According to a senior U.S. official, Xi said he had heard reports from the U.S. that China is planning military action against Taiwan in 2027 or 2035, but that there was no such plan.
Xi also laid out the conditions under which force could be used, the official said.
While those conditions have not been disclosed, they likely include a formal declaration of independence by the Taiwanese, any attempts to introduce nuclear weapons into the Taiwan issue, Taiwan’s refusal to negotiate unification and any U.S. security guarantees for the self-governing island, according to Rene Aninao, managing partner of research intelligence firm CORBU.
Communist China has never ruled Taiwan -- a democracy of 24 million people -- but claims it as its territory. For decades, the U.S. has maintained a policy of "strategic ambiguity," under which China could not be sure if the U.S. would come to Taiwan's defense in a Chinese invasion.
China, for its part, has also said it would not rule out the use of force to unify Taiwan, but has not said outright that it wants to do so. Xi's conditions may have been an attempt at a departure from this guessing game.
According to a U.S. official who briefed reporters after the Biden-Xi summit at the Filoli estate, the Chinese president described Taiwan as "the biggest, most potentially dangerous issue in U.S.-China relations."
Xinhua News Agency described it as the "most sensitive" issue in relations.
These words hint at a fear that an escalation in tensions over Taiwan may quickly spin out of control and corner Xi into a position where he has to take action -- especially, at a time when he faces economic pressures at home.
Diana Fu, a nonresident fellow at the Brookings Institution and associate professor at the University of Toronto, said Xi is under heavy domestic pressure despite the confident facade state media tries to portray.
"At home, he's weighed down by malaise on multiple fronts: the sluggish economy, a worrying number of unemployed youth, lackluster consumer spending, and looming political instability as Taiwan heads toward elections in the new year," she said. "With so much to balance, Xi sought to assure audiences at home and abroad that despite their differences, he and Biden are quelling the waves battering the global seas. It is in the interest of both leaders to embrace political stability and pray that the markets will respond."
Such priorities are hinted at in Xi's statements. In the meeting with Biden, Xi said, "I am still of the view that major-country competition is not the prevailing trend of current times." It was a direct rebuke of the Biden administration's framing of the U.S.-China relationship as one of competition.
On Friday, state-run Xinhua published an article titled: "Key messages western media have missed in Xi-Biden summit," which noted that China has no intention to challenge the U.S. or to unseat it.

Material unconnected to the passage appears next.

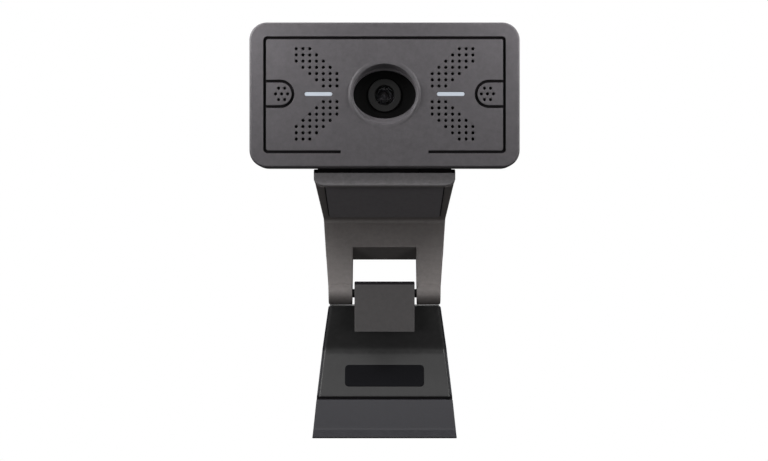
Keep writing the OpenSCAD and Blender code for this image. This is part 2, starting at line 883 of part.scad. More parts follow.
in_head() front_cover();
in_head() rear_cover();
in_head() lens_hood();
in_head() lens_barrel();
in_head() front_lens();
in_head() inner_lens();
in_head() lens_mount();
in_head() ir_filter();
in_head() image_sensor();
in_head() camera_board();
in_head() main_board();
in_head() image_processor();
in_head() shield_can();
in_head() board_connector();
in_head() usb_socket();
in_head() usb_contact_tongue();
in_head() side(-1) light_guide();  // left_light_guide
in_head() side(1) light_guide();  // right_light_guide
in_head() side(-1) led_board();  // left_led_board
in_head() side(1) led_board();  // right_led_board
in_head() side(-1) grille_cloth();  // left_grille_cloth
in_head() side(1) grille_cloth();  // right_grille_cloth
in_head() side(-1) speaker_gasket();  // left_speaker_gasket
in_head() side(1) speaker_gasket();  // right_speaker_gasket
in_head() side(-1) speaker_basket();  // left_speaker_basket
in_head() side(1) speaker_basket();  // right_speaker_basket
in_head() side(-1) speaker_cone();  // left_speaker_cone
in_head() side(1) speaker_cone();  // right_speaker_cone
in_head() side(-1) mic_boot();  // left_mic_boot
in_head() side(1) mic_boot();  // right_mic_boot
in_head() side(-1) microphone();  // left_microphone
in_head() side(1) microphone();  // right_microphone
in_head() cover_screws();
in_head() board_screws();
in_arm() arm_shell();
in_arm() arm_back_cover();
in_arm() arm_screws();
in_arm() rest_pad();
in_arm() tilt_pin();
in_arm() leg_pin();
in_leg() leg_shell();
in_leg() leg_front_cover();
in_leg() leg_pad();
in_leg() leg_screws();
in_leg() tripod_insert();
in_leg() friction_sleeve();
in_leg() hinge_washers();
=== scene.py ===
"""Conference webcam on a folding screen clip: the looks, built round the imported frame.

Lengths in this script are millimetres, turned to metres where a mesh is made. Each part of
the object has its own flat drawing plane: the head's is (x, z) seen from the front with depth
running back, and the clip's and leg's are (y, z) seen from the right with width running across.
"""

import json

import bpy
import bmesh
import numpy as np
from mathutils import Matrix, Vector
from mathutils.geometry import delaunay_2d_cdt


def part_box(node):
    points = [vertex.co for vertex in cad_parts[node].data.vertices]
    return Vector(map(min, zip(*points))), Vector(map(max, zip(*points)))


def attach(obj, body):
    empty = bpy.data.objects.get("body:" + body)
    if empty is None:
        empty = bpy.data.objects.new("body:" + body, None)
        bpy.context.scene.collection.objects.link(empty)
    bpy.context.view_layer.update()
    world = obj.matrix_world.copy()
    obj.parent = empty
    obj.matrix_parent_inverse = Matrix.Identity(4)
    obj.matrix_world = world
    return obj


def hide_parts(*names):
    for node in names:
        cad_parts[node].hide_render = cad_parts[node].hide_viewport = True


MM = 0.001
WELD = 2e-6      # metres: corners closer than this become one
BULGE = 0.002    # millimetres

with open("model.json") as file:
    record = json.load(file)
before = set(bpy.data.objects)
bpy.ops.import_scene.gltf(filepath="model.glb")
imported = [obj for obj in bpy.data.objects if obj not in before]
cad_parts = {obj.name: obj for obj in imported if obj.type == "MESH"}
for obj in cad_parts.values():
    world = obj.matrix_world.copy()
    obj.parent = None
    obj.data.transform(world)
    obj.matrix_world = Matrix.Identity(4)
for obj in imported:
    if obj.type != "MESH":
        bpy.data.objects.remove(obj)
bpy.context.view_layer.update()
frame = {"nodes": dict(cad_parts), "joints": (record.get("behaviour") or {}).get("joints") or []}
hinges = {j["name"]: np.array(j["pos_m"]) / MM for j in frame["joints"]}
TILT, FOLD = hinges["head_tilt"], hinges["leg_fold"]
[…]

"Instead, we will be glad to see a confident, open, ever-growing and prosperous United States," it said quoting Xi, who called for the U.S., in return, to welcome a peaceful, stable and prosperous China.
These words suggest a rejection of decoupling and frustration toward the Biden administration's export controls aimed at halting the handover of advanced technology to China. In Thursday's meeting with Japanese Prime Minister Fumio Kishida, Xi noted that it is in nobody's interest to engage in "small yard, high fence" economics, a reference to U.S. national security adviser Jake Sullivan's strategy of establishing protections over the most crucial technologies.
At Biden's news conference after the meeting, the president was asked if the crises in Ukraine and Gaza altered his previous commitment to defend Taiwan from any Chinese military action.
Biden has said the U.S. would defend Taiwan on four different occasions. On Wednesday, he did not.
Furthermore, while noting that there is no change in the "One China" policy, under which Washington acknowledges Beijing's position that there is but one China, Biden did not mention the U.S. commitment to sell defensive arms to Taiwan, which is the other side of the coin of America's policy.
A promise not to make controversial statements on Taiwan may have been one of the conditions China laid out for Xi to travel to San Francisco. An official at Filoli said the decision to book the venue was only finalized two weeks before the meeting.
A pressing concern for Xi is the Taiwan election on Jan. 13, 2024.
"I don't think Xi Jinping has any intention of initiating a conflict with Taiwan. Xi wants Washington to adopt a more accommodating position on the Taiwan issue, including to work with Beijing to jointly contain the so-called the pro-independence forces within Taiwan in the case of a DPP victory," said Tong Zhao, a senior fellow at the Carnegie Endowment for International Peace, referring to the ruling Democratic Progressive Party.
On Thursday, a day after the meeting, dozens of local Chinese citizens wearing bright red hats flocked to the Filoli Estate and took photos of Xi's signature written in the guest book.
Meanwhile, on Friday, Chinese demonstrators opposed to Communist rule gathered at San Francisco International Airport carrying the Tibetan flag to send one last message to the departing president.